Mean­while, elec­tions for toshaos in Re­gion Two (Pomeroon/Su­pe­naam) took place at Akaw­ini and Waka­pao. The in­cum­bent David Wil­son was re­turned to of­fice as Akaw­ini’s toshao, while Wakapoa elected Howard Cor­nelius as its new toshao.
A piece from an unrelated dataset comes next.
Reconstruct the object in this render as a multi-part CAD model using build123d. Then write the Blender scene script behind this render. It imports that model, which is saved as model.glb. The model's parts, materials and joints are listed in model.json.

Akaw­ini had 900 el­i­gi­ble vot­ers but only 300 voted.

Un­like other com­mu­ni­ties out­side of Re­gion Two, where can­di­dates are nom­i­nated as much as a month in ad­vance of the elec­tions, As­sis­tant Re­gional Ex­ec­u­tive Of­fi­cer Yvette Hast­ings told this news­pa­per that nom­i­na­tions for the lead­ers are done on the same day as elec­tions.

Un­like Akaw­ini where all the can­di­dates nom­i­nated were males, she said, in Wakapoa, three women were nom­i­nated for the po­si­tion of toshao but they all de­clined.

Hast­ings urged women and young peo­ple to run for the lead­er­ship po­si­tion in their com­mu­ni­ties.

Elec­tions are slated for St Mon­ica and Kabak­aburi, both on the Pomeroon River, on Tues­day and Wed­nes­day, re­spec­tively.